Cultivating culturally responsive policymaking and implementation in Indian Country requires approaches that reflect commitments to justice that reject linguicide, colonization, and deficit framing. Nebraska Department of Education oversight in Santee since 2015 has not reflected the qualities of culturally sustaining and revitalizing policymaking, including humility and a willingness to listen and to understand the ways that even well-intentioned policies to improve student outcomes may also homogenize and pathologize. And yet, in the absence of culturally responsive approaches to state oversight, people in Santee continue bring their own improvement visions to reality outside of the official turnaround efforts directed by the state. The work on the ground among educators and community members remains focused on serving students well, and their ongoing acts of improvement are making a difference.
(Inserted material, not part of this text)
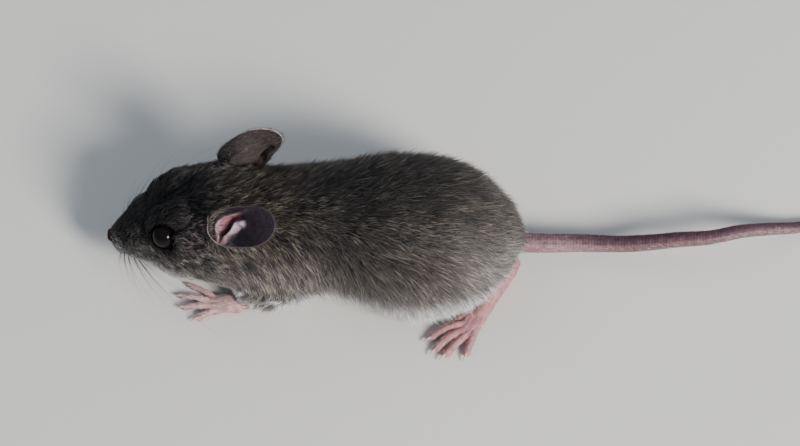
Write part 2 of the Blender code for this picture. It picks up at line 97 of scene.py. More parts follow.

Beyond higher graduation rates or assessment scores, you can smell it in the bacon and eggs, hear it in the caring conversations about learning among students and staff at a back-to-school breakfast, and feel it reverberating through the walls of the old gymnasium when students sing the Flag Song. As a day of learning commences at iCS, there are clear lessons for policymakers to consider far beyond Santee.



References

Castagno, A. E., & Brayboy, B. M. J. (2008). Culturally responsive schooling for indigenous youth: A review of the literature. Review of Educational Research, 78(4), 941–993.

Hopkins, J. P. (2020). Indian education for all: Decolonizing indigenous education in public schools. Teachers College Press.

McCarty, T. L., & Lee, T. (2014). Critical culturally sustaining/revitalizing pedagogy and indigenous education sovereignty. Harvard Educational Review, 84(1), 101–124.